The problem »
Repeat the listing in full. Nothing may be added or left out.

Raw data »
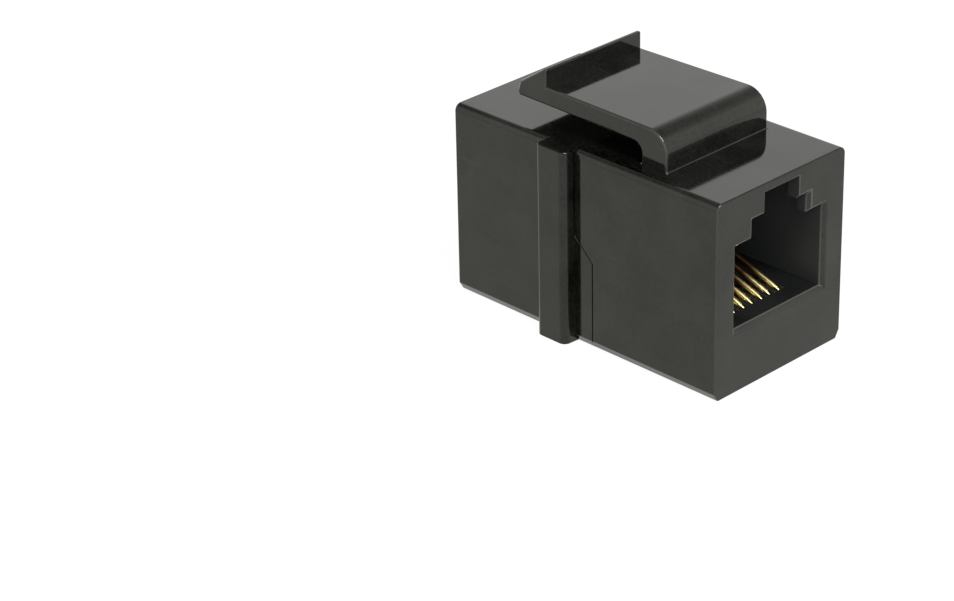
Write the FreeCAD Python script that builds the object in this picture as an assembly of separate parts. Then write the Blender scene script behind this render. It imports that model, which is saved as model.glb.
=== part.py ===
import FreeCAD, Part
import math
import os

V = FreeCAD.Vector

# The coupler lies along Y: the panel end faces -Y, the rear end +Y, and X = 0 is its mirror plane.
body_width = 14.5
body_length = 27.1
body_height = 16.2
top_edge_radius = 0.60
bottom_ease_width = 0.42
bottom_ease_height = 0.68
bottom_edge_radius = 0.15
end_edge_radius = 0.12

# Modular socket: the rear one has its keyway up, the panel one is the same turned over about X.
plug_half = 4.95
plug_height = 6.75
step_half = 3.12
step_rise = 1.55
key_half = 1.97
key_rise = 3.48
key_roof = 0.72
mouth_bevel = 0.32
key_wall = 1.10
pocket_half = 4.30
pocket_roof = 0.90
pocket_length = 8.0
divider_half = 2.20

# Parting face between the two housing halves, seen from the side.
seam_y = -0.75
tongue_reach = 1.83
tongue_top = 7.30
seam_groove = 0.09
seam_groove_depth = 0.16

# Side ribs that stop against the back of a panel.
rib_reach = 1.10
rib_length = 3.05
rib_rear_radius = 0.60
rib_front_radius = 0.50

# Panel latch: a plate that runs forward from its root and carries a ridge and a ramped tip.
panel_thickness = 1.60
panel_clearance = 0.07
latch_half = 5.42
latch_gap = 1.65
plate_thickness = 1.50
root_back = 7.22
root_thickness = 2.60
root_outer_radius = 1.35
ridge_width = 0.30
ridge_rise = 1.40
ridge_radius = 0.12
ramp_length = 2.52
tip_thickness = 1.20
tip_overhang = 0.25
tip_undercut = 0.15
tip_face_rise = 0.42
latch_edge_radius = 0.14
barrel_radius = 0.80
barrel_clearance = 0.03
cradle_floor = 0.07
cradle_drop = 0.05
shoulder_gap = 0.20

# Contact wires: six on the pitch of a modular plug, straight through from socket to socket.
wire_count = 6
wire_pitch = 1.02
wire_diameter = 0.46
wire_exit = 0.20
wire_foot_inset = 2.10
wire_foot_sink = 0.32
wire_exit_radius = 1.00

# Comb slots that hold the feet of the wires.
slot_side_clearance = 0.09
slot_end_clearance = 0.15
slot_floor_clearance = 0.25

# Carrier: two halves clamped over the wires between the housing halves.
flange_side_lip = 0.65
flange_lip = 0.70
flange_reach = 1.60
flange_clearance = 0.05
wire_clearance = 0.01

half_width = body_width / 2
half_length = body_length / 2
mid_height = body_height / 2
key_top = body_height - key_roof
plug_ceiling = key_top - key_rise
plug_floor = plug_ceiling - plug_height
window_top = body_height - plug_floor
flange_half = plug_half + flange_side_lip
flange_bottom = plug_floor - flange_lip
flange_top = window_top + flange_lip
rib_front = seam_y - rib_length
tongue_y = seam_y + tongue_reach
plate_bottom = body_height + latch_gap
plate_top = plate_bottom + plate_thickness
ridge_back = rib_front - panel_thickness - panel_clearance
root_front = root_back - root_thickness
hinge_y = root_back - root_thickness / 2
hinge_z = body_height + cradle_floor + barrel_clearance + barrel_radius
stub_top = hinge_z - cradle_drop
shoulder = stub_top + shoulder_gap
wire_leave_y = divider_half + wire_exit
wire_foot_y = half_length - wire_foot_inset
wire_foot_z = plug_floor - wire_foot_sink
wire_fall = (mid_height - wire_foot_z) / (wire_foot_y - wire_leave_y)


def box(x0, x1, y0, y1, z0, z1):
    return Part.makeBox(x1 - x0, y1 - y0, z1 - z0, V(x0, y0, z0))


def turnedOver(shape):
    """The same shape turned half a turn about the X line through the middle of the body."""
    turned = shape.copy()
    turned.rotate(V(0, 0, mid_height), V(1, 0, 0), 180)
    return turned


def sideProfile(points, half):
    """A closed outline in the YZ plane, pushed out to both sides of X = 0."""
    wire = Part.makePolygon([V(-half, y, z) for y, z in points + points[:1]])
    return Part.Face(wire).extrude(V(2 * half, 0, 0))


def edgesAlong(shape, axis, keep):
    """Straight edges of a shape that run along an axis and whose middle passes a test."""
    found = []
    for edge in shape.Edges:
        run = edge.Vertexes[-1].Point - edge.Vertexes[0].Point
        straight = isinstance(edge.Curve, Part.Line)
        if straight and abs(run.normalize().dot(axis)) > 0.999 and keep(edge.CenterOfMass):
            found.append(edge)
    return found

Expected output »
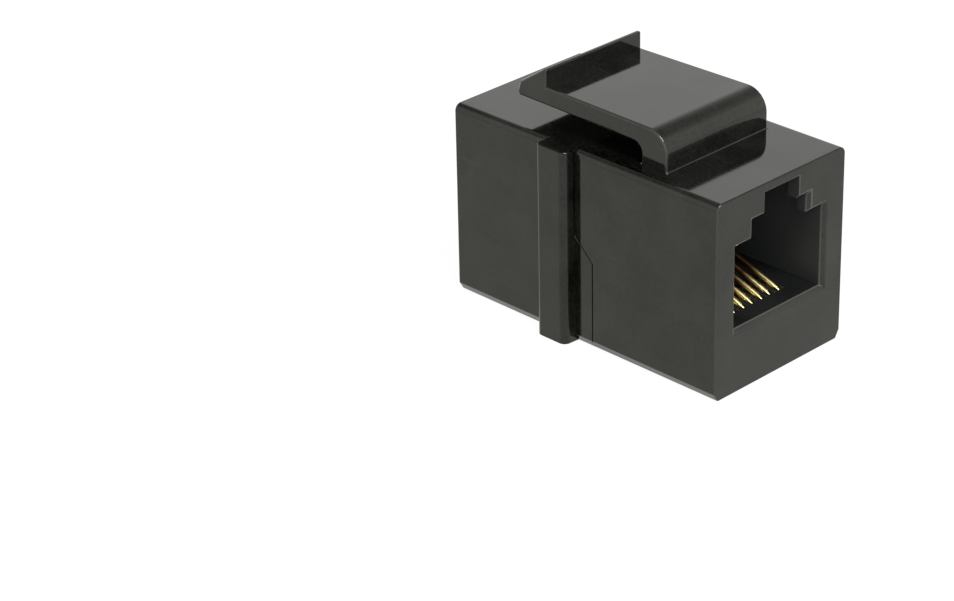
Write the FreeCAD Python script that builds the object in this picture as an assembly of separate parts. Then write the Blender scene script behind this render. It imports that model, which is saved as model.glb.
=== part.py ===
import FreeCAD, Part
import math
import os

V = FreeCAD.Vector

# The coupler lies along Y: the panel end faces -Y, the rear end +Y, and X = 0 is its mirror plane.
body_width = 14.5
body_length = 27.1
body_height = 16.2
top_edge_radius = 0.60
bottom_ease_width = 0.42
bottom_ease_height = 0.68
bottom_edge_radius = 0.15
end_edge_radius = 0.12

# Modular socket: the rear one has its keyway up, the panel one is the same turned over about X.
plug_half = 4.95
plug_height = 6.75
step_half = 3.12
step_rise = 1.55
key_half = 1.97
key_rise = 3.48
key_roof = 0.72
mouth_bevel = 0.32
key_wall = 1.10
pocket_half = 4.30
pocket_roof = 0.90
pocket_length = 8.0
divider_half = 2.20

# Parting face between the two housing halves, seen from the side.
seam_y = -0.75
tongue_reach = 1.83
tongue_top = 7.30
seam_groove = 0.09
seam_groove_depth = 0.16

# Side ribs that stop against the back of a panel.
rib_reach = 1.10
rib_length = 3.05
rib_rear_radius = 0.60
rib_front_radius = 0.50

# Panel latch: a plate that runs forward from its root and carries a ridge and a ramped tip.
panel_thickness = 1.60
panel_clearance = 0.07
latch_half = 5.42
latch_gap = 1.65
plate_thickness = 1.50
root_back = 7.22
root_thickness = 2.60
root_outer_radius = 1.35
ridge_width = 0.30
ridge_rise = 1.40
ridge_radius = 0.12
ramp_length = 2.52
tip_thickness = 1.20
tip_overhang = 0.25
tip_undercut = 0.15
tip_face_rise = 0.42
latch_edge_radius = 0.14
barrel_radius = 0.80
barrel_clearance = 0.03
cradle_floor = 0.07
cradle_drop = 0.05
shoulder_gap = 0.20

# Contact wires: six on the pitch of a modular plug, straight through from socket to socket.
wire_count = 6
wire_pitch = 1.02
wire_diameter = 0.46
wire_exit = 0.20
wire_foot_inset = 2.10
wire_foot_sink = 0.32
wire_exit_radius = 1.00

# Comb slots that hold the feet of the wires.
slot_side_clearance = 0.09
slot_end_clearance = 0.15
slot_floor_clearance = 0.25

# Carrier: two halves clamped over the wires between the housing halves.
flange_side_lip = 0.65
flange_lip = 0.70
flange_reach = 1.60
flange_clearance = 0.05
wire_clearance = 0.01

half_width = body_width / 2
half_length = body_length / 2
mid_height = body_height / 2
key_top = body_height - key_roof
plug_ceiling = key_top - key_rise
plug_floor = plug_ceiling - plug_height
window_top = body_height - plug_floor
flange_half = plug_half + flange_side_lip
flange_bottom = plug_floor - flange_lip
flange_top = window_top + flange_lip
rib_front = seam_y - rib_length
tongue_y = seam_y + tongue_reach
plate_bottom = body_height + latch_gap
plate_top = plate_bottom + plate_thickness
ridge_back = rib_front - panel_thickness - panel_clearance
root_front = root_back - root_thickness
hinge_y = root_back - root_thickness / 2
hinge_z = body_height + cradle_floor + barrel_clearance + barrel_radius
stub_top = hinge_z - cradle_drop
shoulder = stub_top + shoulder_gap
wire_leave_y = divider_half + wire_exit
wire_foot_y = half_length - wire_foot_inset
wire_foot_z = plug_floor - wire_foot_sink
wire_fall = (mid_height - wire_foot_z) / (wire_foot_y - wire_leave_y)


def box(x0, x1, y0, y1, z0, z1):
    return Part.makeBox(x1 - x0, y1 - y0, z1 - z0, V(x0, y0, z0))


def turnedOver(shape):
    """The same shape turned half a turn about the X line through the middle of the body."""
    turned = shape.copy()
    turned.rotate(V(0, 0, mid_height), V(1, 0, 0), 180)
    return turned


def sideProfile(points, half):
    """A closed outline in the YZ plane, pushed out to both sides of X = 0."""
    wire = Part.makePolygon([V(-half, y, z) for y, z in points + points[:1]])
    return Part.Face(wire).extrude(V(2 * half, 0, 0))


def edgesAlong(shape, axis, keep):
    """Straight edges of a shape that run along an axis and whose middle passes a test."""
    found = []
    for edge in shape.Edges:
        run = edge.Vertexes[-1].Point - edge.Vertexes[0].Point
        straight = isinstance(edge.Curve, Part.Line)
        if straight and abs(run.normalize().dot(axis)) > 0.999 and keep(edge.CenterOfMass):
            found.append(edge)
    return found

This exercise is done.